Filme injusto sobre uma injustiça

Por Luiz Joaquim | 07.02.2021 (domingo)

Uma das grandes ironias de A escavação (The Dig, GB, 2021) é que o filme nasce a partir de um contexto de injustiça contra o arqueólogo e astrônomo autodidata Basil Brown (1888-1977) para colocá-lo em evidência e, no final das contas, o filme do jovem diretor Simon Stone acaba usando-o como um mote secundário, e daí enxerta outros dramas particulares fora do foco da vida do protagonista.

É provável que A escavação (disponível desde 29/1), desta forma, funcione como ótima peça ilustrativa do modus operandi de uma produção Netflix, tendo um jovem diretor ou roteirista (o guião é uma adaptação do livro de John Preston) sem a força da palavra final sobre seu trabalho. Isso porque os ‘motes secundários’ soam aqui como perfeitos dramas paralelos atendendo às ânsias de pautas algorítmicas.

Exemplo? Temos um dos integrantes (Ben Chaplin) da equipe arqueológica que retrai sua homossexualidade e é casado por conveniência com Peggy, uma jovem (Lily James) iniciante na profissão. Esta, por sua vez, se apaixona por Robert (Archie Barnes), jovem prestes a ser convocado pela força área britânica para lutar contra a Alemanha de Hitler.

O romance “proibido” acontece, mas só depois de Peggy liberar seu marido para ele viver o seu amor homossexual, e não antes dela, com uma imagem simbólica envolvendo alianças matrimoniais, serem descartadas de modo a deixar bem claro ao espectador que ali ninguém está traindo ninguém. É quase educativo.

Cena de “A Escavação”

E Basil (Ralph Fiennes)? Bom, ele está ali sempre ao redor da mãe e viúva Edith Pretty (Carey Mulligan), a jovem aristocrata que o contratou para fazer escavações em sua propriedade por entender que a região esconde alguma revelação arqueológica, ainda que modesta.

A paixão de Edith pelo assunto só não a levou a entrar numa universidade na juventude por proibição de seu pai (estamos na Grã-Bretanha pré-Segunda Guerra). Já Basil é um homem simples, mais velho, que só não estudou formalmente por falta de recursos. Tudo que aprendeu sobre arqueologia e astronomia foi por movimentos particulares e autodidata.

Tornou-se um dos mais cobiçados escavadores da região exatamente pelos seus conhecimentos, mas sem nunca ter alcançado o prestígio de um cientista. Entretanto, ao ser contratado por Edith, encontra um tesouro arqueológico, daqueles que ajudam a reescrever a história, no caso, da cultura anglo-saxã do século V.
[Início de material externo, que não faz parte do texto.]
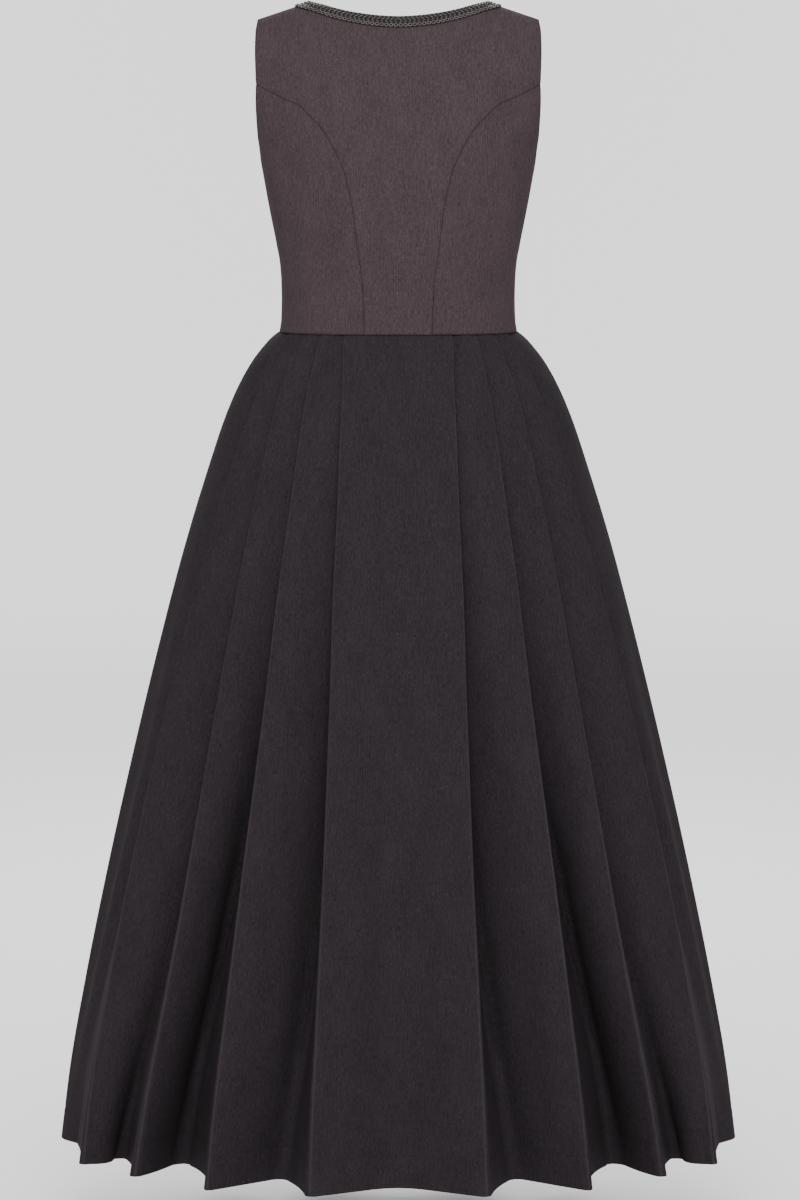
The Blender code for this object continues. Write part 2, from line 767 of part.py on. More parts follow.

O foco, então, deveria concentrar-se nessa conto de injustiça, mas A escavação prefere dourar a pílula em outros conflitos paralelos, donos de, digamos, maior apelo a um juvenil público netflixense.

Nesse sentido, personagens que parecem tão ricos como os de Basil e o de Edith ganham pouco espaço no enredo como um todo, tal qual a barraquinha miserável de Basil quando este precisa se abrigar em dias de chuva no seu sítio arqueológico. Uma pena.